Learning Through Mistakes

The real learning process begins after a prediction is made.

Suppose a neural network is trying to identify whether an image contains a cat. It examines the image and makes a prediction.

If the prediction is correct, great.

If the prediction is wrong, the network needs to learn from that mistake.

The difference between the prediction and the correct answer is called the error. This error provides feedback that helps the network improve.

Just as a student learns by reviewing incorrect answers, a neural network learns by analyzing prediction errors.

The goal is simple: reduce future mistakes.

What Is Gradient Descent?

One of the most important concepts in machine learning is Gradient Descent.

Gradient Descent is an optimization process that helps a neural network gradually improve its predictions.

Imagine standing on a foggy mountain and trying to reach the lowest point in the valley. You cannot see the entire landscape, but you can determine which direction slopes downward. By repeatedly taking small steps downhill, you eventually move closer to the bottom.

Gradient Descent works in a similar way.

The neural network uses errors as guidance and makes small adjustments that move it toward better performance. Each adjustment helps reduce future prediction errors.

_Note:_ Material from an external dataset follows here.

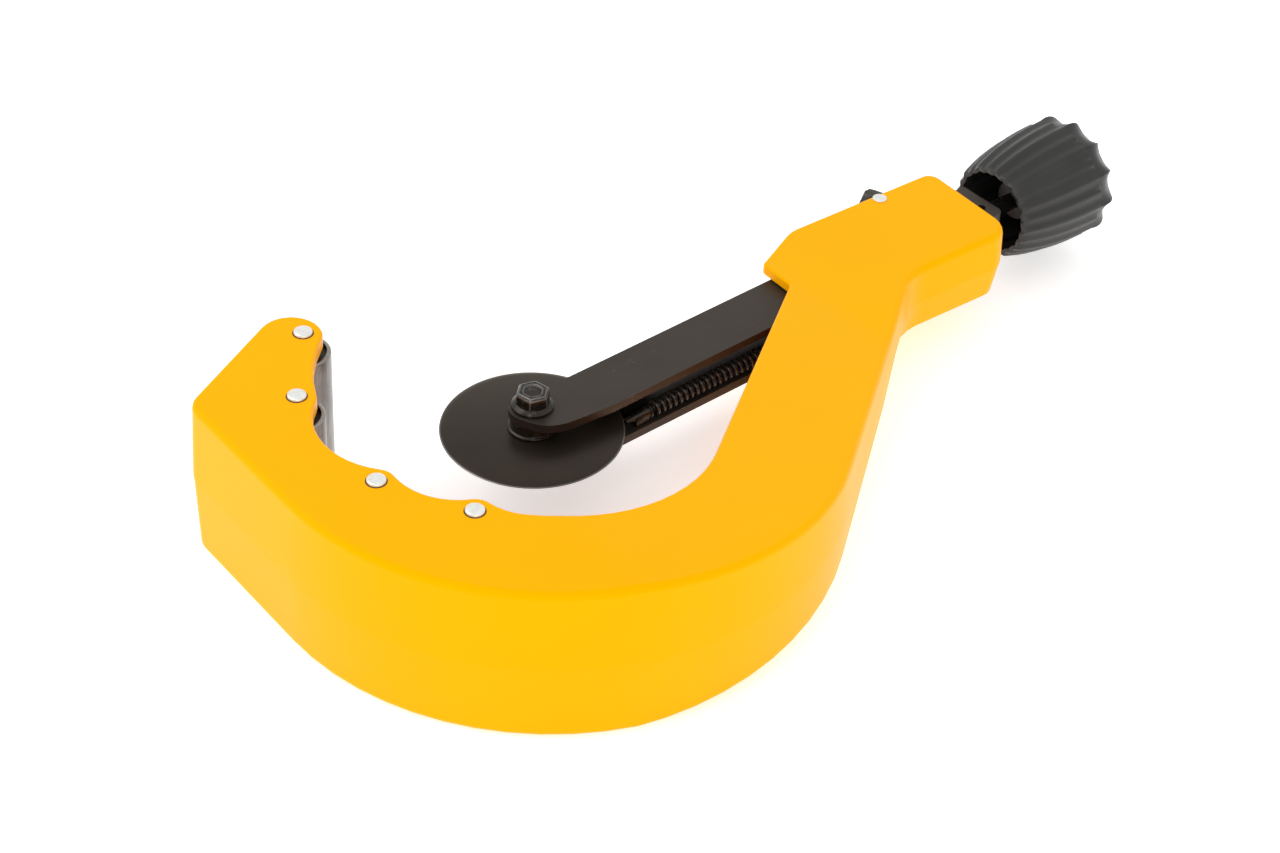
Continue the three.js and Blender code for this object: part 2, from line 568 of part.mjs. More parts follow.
function knobSolid() {
  const outer = KNOB_PROFILE.map(([distance, rise]) => [KNOB_MOUTH_RADIUS + rise, KNOB_START_X + distance]);
  const end = KNOB_START_X + KNOB_LENGTH;
  const hubStart = KNOB_START_X + 12;
  const inside = KNOB_MOUTH_RADIUS - KNOB_WALL;
  const profile = [
    [inside, KNOB_START_X + 0.4], ...outer, [SHANK_RADIUS + 3.5, end], [SHANK_RADIUS + 3.5, end - 4],
    [SHANK_RADIUS + GAP, end - 4], [SHANK_RADIUS + GAP, hubStart], [KNOB_HUB_RADIUS, hubStart],
    [KNOB_HUB_RADIUS, end - 9], [inside + 5, end - 9], [inside + 4, KNOB_START_X + 28], [inside + 1.6, KNOB_START_X + 10],
    [inside, KNOB_START_X + 0.4],
  ];
  const points = profile.map(([radius, distance]) => new THREE.Vector2(radius, distance));
  const segments = KNOB_FLUTES * 3;
  const geometry = new THREE.LatheGeometry(points, segments);
  const position = geometry.attributes.position;
  for (let i = 0; i < position.count; i += 1) {
    const x = position.getX(i);
    const z = position.getZ(i);
    const radius = Math.hypot(x, z);
    const distance = position.getY(i) - KNOB_START_X;
    if (radius > KNOB_MOUTH_RADIUS - 0.5 && distance < KNOB_LENGTH - 0.5) {
      const crown = distance > 40;
      const waves = crown ? KNOB_FLUTES / 2 : KNOB_FLUTES;
      const depth = crown ? 2 * KNOB_FLUTE_DEPTH : KNOB_FLUTE_DEPTH;
      const scale = 1 - (depth * (1 - Math.cos(Math.atan2(z, x) * waves))) / (2 * radius);
      position.setX(i, x * scale);
      position.setZ(i, z * scale);
    }
  }
  geometry.rotateX(Math.PI / 2);
  geometry.rotateY(Math.PI / 2);
  geometry.translate(0, ...SCREW_AXIS);
  const pinX = KNOB_START_X + 22;
  return toSolid(geometry).subtract(knobPinSolid(pinX, GAP));
}

/** The pin through the knob's hub and the screw's shank. */
function knobPinSolid(x, extra) {
  return turnedZ(rodProfile(1.5 + extra, MID_Z - KNOB_HUB_RADIUS - extra, MID_Z + KNOB_HUB_RADIUS + extra),
    [x, SCREW_Y], 12);
}

function knobCap() {
  const end = KNOB_START_X + KNOB_LENGTH;
  return turnedX([
    [0, end - 3.7], [SHANK_RADIUS + 3.2, end - 3.7], [SHANK_RADIUS + 3.2, end - 0.8], [SHANK_RADIUS + 2.2, end - 0.1],
    [0, end + 0.3],
  ], SCREW_AXIS, 24);
}

// ---------------------------------------------------------------- release latch
function latchOutline() {
  const [px, py] = LATCH_PIVOT;
  const nutNear = SCREW_Y + 1.2;
  return [
    [LATCH_NUT_X[0], nutNear], [LATCH_NUT_X[1], nutNear], [LATCH_NUT_X[1], SLIDE_FAR_Y + 1],
    [px + 3.5, SLIDE_FAR_Y + 1.6], [px + 12.5, py - 3.5], [px + 12.5, py + 2], [px + 10.8, LATCH_REACH_Y - 2.5],
    [px + 9.6, LATCH_REACH_Y], [px + 6.9, LATCH_REACH_Y], [px - 1.9, LATCH_REACH_Y - 5.4],
    [px - 4.6, py + 2.6], [px - 5.6, py - 1.5], [LATCH_NUT_X[1] - 2, LATCH_BACK_Y], [LATCH_NUT_X[0], LATCH_BACK_Y],
  ];
}

function latchSolid() {
  let latch = raise(shapeOf(latchOutline()), MID_Z - LATCH_HALF_HEIGHT, MID_Z + LATCH_HALF_HEIGHT);
  // The part that reaches through the slide's web is lower, and its end is a half nut round the screw
  const reach = 5.6 - GAP;
  for (const [low, high] of [[MID_Z - 20, MID_Z - reach], [MID_Z + reach, MID_Z + 20]]) {
    latch = latch.subtract(box([100, -20, low], [LATCH_PIVOT[0] - 8, SLIDE_FAR_Y + 0.6, high]));
  }
  latch = latch.subtract(turnedX(rodProfile(SCREW_RADIUS + GAP, 100, 250), SCREW_AXIS, 24));
  return latch.subtract(turnedZ(rodProfile(LATCH_PIN_RADIUS + GAP, 0, 2 * MID_Z), LATCH_PIVOT, 16));
}

function latchPin() {
  const top = MID_Z + HEAD_HALF_HEIGHT;
  return turnedZ([
    [0, MID_Z - HEAD_HALF_HEIGHT + 0.4], [LATCH_PIN_RADIUS, MID_Z - HEAD_HALF_HEIGHT + 0.4],
    [LATCH_PIN_RADIUS, top], [LATCH_PIN_RADIUS * 0.8, top + 0.7], [0, top + 0.7],
  ], LATCH_PIVOT, 16);
}

/** The small spring that pushes the half nut towards the screw. */
const latchSpring = () => turnedY(
  ringProfile(LATCH_SPRING_RADIUS, LATCH_SPRING_RADIUS - LATCH_SPRING_WIRE, LATCH_BACK_Y + GAP,
    LATCH_POCKET_FAR_Y - GAP),
  [LATCH_SPRING_X, MID_Z], 16);

// ---------------------------------------------------------------- return spring and its anchors
const springSolid = () => turnedX(
  ringProfile(SPRING_RADIUS, SPRING_RADIUS - SPRING_WIRE, SPRING_START_X, SPRING_END_X - POST_RADIUS - GAP),
  [SPRING_Y, SPRING_Z], 16);

/** A cone with a foot on the slide's lower flange, which holds the spring's front end. */
function frontAnchor() {
  const floor = MID_Z - innerHalf + GAP;
  const cone = turnedX([
    [0, SPRING_START_X - 11.4], [0.8, SPRING_START_X - 11.4], [2.4, SPRING_START_X - 1.2],
    [3.0, SPRING_START_X - 1.2], [3.0, SPRING_START_X - GAP], [0, SPRING_START_X - GAP],
  ], [SPRING_Y, SPRING_Z], 16);
  return cone.add(box([SPRING_START_X - 7.5, SPRING_Y - 2, floor], [SPRING_START_X - 1.2, SPRING_Y + 2, SPRING_Z]));
}

/** The post in the near guide wall that holds the spring's rear end. */
function postSolid(radius, extra) {
  const geometry = new THREE.CylinderGeometry(radius, radius, 11 + extra, 16);
  geometry.translate(SPRING_END_X, SPRING_Y + 2 - 11 / 2 - extra / 2, SPRING_Z);
  return toSolid(geometry);
}

// ---------------------------------------------------------------- assembly
const model = new THREE.Group();
const object = new THREE.Group();
model.add(object);

function place(name, solid, surface) {
  const mesh = new THREE.Mesh(toGeometry(solid), surface);
  mesh.name = name;
  object.add(mesh);
}

place('frame', buildFrame(), yellowPaint());
axles.forEach((axle, i) => {
  const number = i + 1;
  const low = MID_Z - HOOK_HALF_HEIGHT + HOOK_PLATE + GAP;
  const high = MID_Z + HOOK_HALF_HEIGHT - HOOK_PLATE - GAP - WASHER_THICKNESS;
  place(`roller_${number}`, rollerSolid(axle), rollerSteel());
  place(`roller_axle_${number}`, axleSolid(axle), nickelPlate());
  place(`roller_washer_${number}_bottom`, washerSolid(axle, low), blackOxide());
  place(`roller_washer_${number}_top`, washerSolid(axle, high), blackOxide());
});
place('slide_arm', buildSlide(), blackOxide());
place('cutting_wheel', wheelSolid(), blackOxide());
place('wheel_bush', bushSolid(), bronze());
place('wheel_spacer_bottom', spacerSolid(MID_Z - innerHalf + GAP, MID_Z - halfWheel - GAP), blackOxide());
place('wheel_spacer_top', spacerSolid(MID_Z + halfWheel + GAP, MID_Z + innerHalf - GAP), blackOxide());
place('wheel_bolt', boltSolid(), blackOxide());
place('wheel_nut', nutSolid(), blackOxide());
place('feed_screw', screwSolid().subtract(knobPinSolid(KNOB_START_X + 22, GAP)), blackOxide());
place('front_bearing_block', frontBlock(), blackOxide());
place('front_block_screw', blockScrewSolid(0), blackOxide());
place('tail_bearing_block', tailBlock(), blackOxide());
place('tail_block_pin', crossPin(TAIL_HOLE, TAIL_PIN_RADIUS, 1.2), blackOxide());
place('thrust_collar', collarSolid(), blackOxide());
place('knob', knobSolid(), blackPlastic());
place('knob_pin', knobPinSolid(KNOB_START_X + 22, -0.2), nickelPlate());
place('knob_cap', knobCap(), blackPlastic());
place('release_latch', latchSolid(), blackOxide());
place('latch_pin', latchPin(), nickelPlate());
place('latch_spring', latchSpring(), nickelPlate());
place('return_spring', springSolid(), blackOxide());
place('front_spring_anchor', frontAnchor(), blackOxide());
place('rear_spring_post', postSolid(POST_RADIUS, 0), nickelPlate());

// The origin is the middle of the box round the whole tool, on the resting plane.
const bounds = new THREE.Box3().setFromObject(object);
object.position.set(-(bounds.min.x + bounds.max.x) / 2, -(bounds.min.y + bounds.max.y) / 2, -bounds.min.z);

export default model;
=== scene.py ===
"""A telescopic cutter for plastic pipe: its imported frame, dressed with finished pieces for a studio view."""

from __future__ import annotations

import json
import logging
import math
from contextlib import contextmanager
from dataclasses import dataclass, field
from enum import Enum
from typing import Callable, Iterator, Sequence

import bmesh
import bpy
from mathutils import Matrix, Vector

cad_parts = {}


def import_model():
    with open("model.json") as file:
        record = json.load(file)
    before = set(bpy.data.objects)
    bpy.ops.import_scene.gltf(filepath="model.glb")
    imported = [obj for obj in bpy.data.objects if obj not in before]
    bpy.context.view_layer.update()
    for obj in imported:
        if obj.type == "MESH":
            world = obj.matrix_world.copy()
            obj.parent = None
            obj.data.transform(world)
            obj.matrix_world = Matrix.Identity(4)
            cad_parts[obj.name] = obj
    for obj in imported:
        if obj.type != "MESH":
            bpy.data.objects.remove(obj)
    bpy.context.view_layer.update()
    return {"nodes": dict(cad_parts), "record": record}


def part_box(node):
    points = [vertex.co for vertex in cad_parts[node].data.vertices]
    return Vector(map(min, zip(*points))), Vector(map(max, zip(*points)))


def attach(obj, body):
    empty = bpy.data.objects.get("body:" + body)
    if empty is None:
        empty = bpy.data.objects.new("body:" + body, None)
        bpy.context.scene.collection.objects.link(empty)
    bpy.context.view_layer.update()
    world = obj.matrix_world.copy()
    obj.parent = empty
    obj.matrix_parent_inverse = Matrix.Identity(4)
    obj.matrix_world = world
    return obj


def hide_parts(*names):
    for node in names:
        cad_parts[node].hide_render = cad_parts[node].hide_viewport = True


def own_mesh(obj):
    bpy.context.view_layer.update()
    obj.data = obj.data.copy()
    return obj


LOG = logging.getLogger("pipe_cutter")
MM = 0.001

Station = tuple[float, float]
Colour = tuple[float, float, float]


class Axis(Enum):
    """The row axis that a turned piece stands on."""

    X = "X"
    Y = "Y"
    Z = "Z"

    @property
    def turn(self) -> Matrix:
        """The rotation that takes +Z to this axis."""
        return {
            Axis.X: Matrix.Rotation(math.pi / 2, 4, "Y"),
            Axis.Y: Matrix.Rotation(-math.pi / 2, 4, "X"),
            Axis.Z: Matrix.Identity(4),
        }[self]


# ---------------------------------------------------------------- the bench: operators as by hand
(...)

Rather than trying to find the perfect solution immediately, the network improves gradually through many small improvements.

What Is Backpropagation?

If Gradient Descent determines how to improve, Backpropagation determines where improvements should be made.

After the network makes a prediction and calculates an error, backpropagation sends that feedback backward through the network. This process helps identify which neurons and connections contributed to the mistake.

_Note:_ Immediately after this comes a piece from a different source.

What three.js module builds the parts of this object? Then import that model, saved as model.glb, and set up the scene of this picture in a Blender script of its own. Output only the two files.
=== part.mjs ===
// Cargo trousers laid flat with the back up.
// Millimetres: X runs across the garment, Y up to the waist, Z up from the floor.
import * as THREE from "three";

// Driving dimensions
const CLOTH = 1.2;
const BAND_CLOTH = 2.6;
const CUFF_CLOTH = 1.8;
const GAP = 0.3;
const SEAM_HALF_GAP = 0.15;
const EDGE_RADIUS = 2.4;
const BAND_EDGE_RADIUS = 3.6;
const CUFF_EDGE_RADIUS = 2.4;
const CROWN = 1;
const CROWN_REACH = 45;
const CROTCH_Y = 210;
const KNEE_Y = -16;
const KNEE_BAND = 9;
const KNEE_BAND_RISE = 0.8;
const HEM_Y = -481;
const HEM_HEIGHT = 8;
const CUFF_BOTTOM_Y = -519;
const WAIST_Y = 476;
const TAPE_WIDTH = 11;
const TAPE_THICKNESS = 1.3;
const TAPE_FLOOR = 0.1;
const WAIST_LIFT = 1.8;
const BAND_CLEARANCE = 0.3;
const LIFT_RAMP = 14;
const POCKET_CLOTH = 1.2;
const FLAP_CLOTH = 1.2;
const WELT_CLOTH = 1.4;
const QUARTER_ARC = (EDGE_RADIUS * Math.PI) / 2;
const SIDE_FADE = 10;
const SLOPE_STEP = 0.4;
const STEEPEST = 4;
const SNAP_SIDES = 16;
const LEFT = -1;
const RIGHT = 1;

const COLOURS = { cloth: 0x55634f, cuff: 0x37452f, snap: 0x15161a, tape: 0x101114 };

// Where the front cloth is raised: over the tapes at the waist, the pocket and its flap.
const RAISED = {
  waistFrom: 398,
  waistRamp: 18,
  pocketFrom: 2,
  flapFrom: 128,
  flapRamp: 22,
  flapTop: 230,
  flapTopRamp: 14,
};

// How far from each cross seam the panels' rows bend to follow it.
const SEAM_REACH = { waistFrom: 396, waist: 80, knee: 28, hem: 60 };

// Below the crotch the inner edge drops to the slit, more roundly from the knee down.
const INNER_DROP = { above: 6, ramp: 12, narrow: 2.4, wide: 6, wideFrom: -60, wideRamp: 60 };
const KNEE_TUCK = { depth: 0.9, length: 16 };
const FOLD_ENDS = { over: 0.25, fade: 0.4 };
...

The network can then adjust those connections to improve future predictions.

A useful analogy is a teacher reviewing a student’s exam and identifying exactly which questions were answered incorrectly. Instead of simply saying “you got a poor score,” the teacher highlights specific mistakes that need improvement.

Backpropagation provides that detailed feedback to the neural network.

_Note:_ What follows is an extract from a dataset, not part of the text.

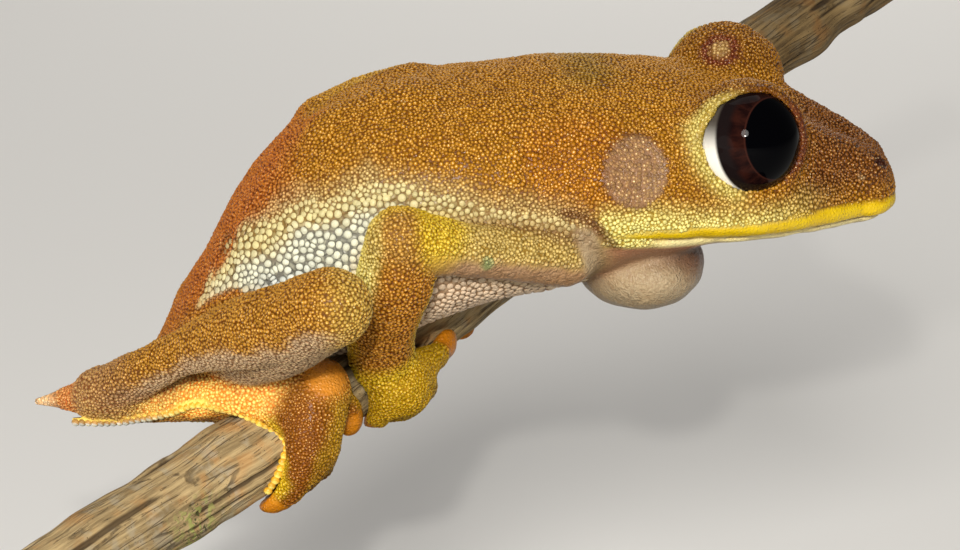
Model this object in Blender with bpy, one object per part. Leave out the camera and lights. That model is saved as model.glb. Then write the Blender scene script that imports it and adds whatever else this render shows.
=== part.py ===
"""Pombal's tree frog, life size, gripping a short cut branch on a plain display stand.

The frog and the branch are modelled in millimetres from the middle of the frog's trunk, with x
towards the snout, y towards the frog's left and z up. Soft forms are distance fields: tubes,
lofts and balls that melt into each other, meshed where the field is zero and parted into
pieces with a thin gap. LIFT sets the whole above the base, whose underside is at z = 0.
"""
import math

import bmesh
import bpy
import numpy as np
from mathutils import Euler, Vector

MM = 0.001
GAP = 0.34
FAR = 9.0
BOX_MARGIN = 3.0

# Stand, in millimetres
BASE_SIZE = (86.0, 64.0, 6.0)
BASE_CORNER = 9.0
ROD_RADIUS = 1.5
ROD_ALONG = 13.5
TRUNK_PLACE = (-2.0, 1.5, 46.0)
LIFT = np.array(TRUNK_PLACE)

# Branch, from its lower cut end to its upper one
BRANCH_ROUTE = [(-34.5, -23.4, -22.7), (-20.6, -12.1, -18.0), (-15.2, -8.9, -15.8), (-7.6, -3.3, -11.9),
                (2.0, 6.4, -8.1), (12.8, 15.4, -2.6), (27.7, 27.0, 4.8), (42.3, 35.7, 11.2)]
BRANCH_RADII = [2.95, 3.0, 2.95, 2.9, 2.8, 2.75, 2.7, 2.6]
BRANCH_KNOTS = [(9.0, 100.0, 0.35), (24.0, -60.0, 0.25), (56.0, 150.0, 0.3), (88.0, 120.0, 0.5)]
BRANCH_RINGS = 38
BRANCH_SIDES = 12

# Trunk: x, top and bottom of its outline, half width
TRUNK = [(-21.4, -10.4, -12.5, 1.4), (-19.3, -6.8, -13.1, 3.9), (-17.1, -2.9, -13.2, 5.4),
         (-15.0, 1.0, -12.7, 6.7), (-12.9, 3.8, -12.0, 7.7), (-10.7, 5.9, -11.3, 8.5),
         (-7.1, 8.1, -10.4, 9.5), (-3.6, 9.0, -8.9, 10.1), (0.0, 9.4, -7.4, 10.3), (3.6, 9.7, -6.4, 10.1),
         (7.1, 9.8, -5.9, 9.7), (10.7, 9.5, -5.0, 9.3), (13.5, 9.2, -3.8, 9.0)]
TRUNK_WAIST = 0.46
TRUNK_BULGE = 2.25

# Head, in its own frame: x forward from the line between the eyes' centres
HEAD_PLACE = np.array([20.7, -0.6, 6.25])
HEAD_TURN = (math.radians(8.0), math.radians(3.0), math.radians(-2.0))
HEAD = [(-13.0, 2.0, -9.3, 9.6), (-10.0, 2.3, -9.0, 9.85), (-7.0, 2.45, -8.8, 9.75), (-3.5, 2.45, -8.5, 9.5),
        (0.0, 2.0, -8.3, 9.0), (2.0, 1.2, -8.15, 8.2), (3.7, 0.3, -8.0, 7.25), (5.5, -0.7, -7.9, 6.1),
        (7.2, -1.6, -7.8, 4.95), (9.0, -2.3, -7.6, 3.8)]
HEAD_WAIST = 0.32
HEAD_BULGE = 2.0
SNOUT_ROUND = 2.5
NAPE_ROUND = 3.0
MOUTH_FRONT = -6.55
MOUTH_CORNER = (-10.2, -6.0)
LIP_SWELL = 0.22
EYE_PLACE = (-0.35, 6.0, 0.1)
EYE_RADIUS = 3.45
SOCKET_RADIUS = 3.78
LID_RADIUS = 4.22
LID_EDGE = 1.1
EYE_AXIS = (0.17, 0.97, 0.17)
TYMPANUM = (-8.0, 8.9, -1.4)
TYMPANUM_RADIUS = 2.3
NOSTRIL = (9.6, 2.2, -3.05)
SAC = ((13.5, -0.9, -4.6), (4.65, 6.4, 3.15))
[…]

Together, Gradient Descent and Backpropagation form the foundation of how modern neural networks learn.

Epochs And Batch Size

Learning does not happen after seeing a single example.

Neural networks typically train on large datasets containing thousands or millions of examples.

An Epoch represents one complete pass through the entire training dataset. If a dataset contains 10,000 examples, one epoch means the model has reviewed all 10,000 examples once.

Most neural networks require multiple epochs before they learn useful patterns.

Another important concept is Batch Size.

Rather than processing the entire dataset at once, the model usually processes smaller groups of examples called batches. The batch size determines how many examples are reviewed before the network updates its internal parameters.

Smaller batches often make training more flexible, while larger batches can improve efficiency. Choosing the right batch size depends on the specific problem being solved.

Key Takeaways

• Neural networks learn through prediction, feedback, and improvement.
• Artificial neurons are the basic building blocks of neural networks.
• Input layers receive information, hidden layers process it, and output layers generate predictions.
• Activation functions help determine which information matters most.
• Gradient Descent helps reduce prediction errors over time.
• Backpropagation identifies where adjustments should be made.
• Epochs represent complete passes through training data.
• Batch Size determines how many examples are processed at one time.

Conclusion

At first glance, neural networks can seem intimidating because of the terminology surrounding them. However, the core learning process is surprisingly simple.

A neural network receives information, makes predictions, measures mistakes, and improves through repeated feedback. Concepts such as activation functions, gradient descent, backpropagation, epochs, and batch sizes all support this learning process.

Understanding these fundamentals provides a strong foundation for exploring more advanced AI topics. More importantly, it helps demystify one of the technologies powering many of the AI systems people interact with every day.

Neural networks may be complex under the hood, but the idea behind their learning process is something most people already understand:

Practice, feedback, and gradual improvement.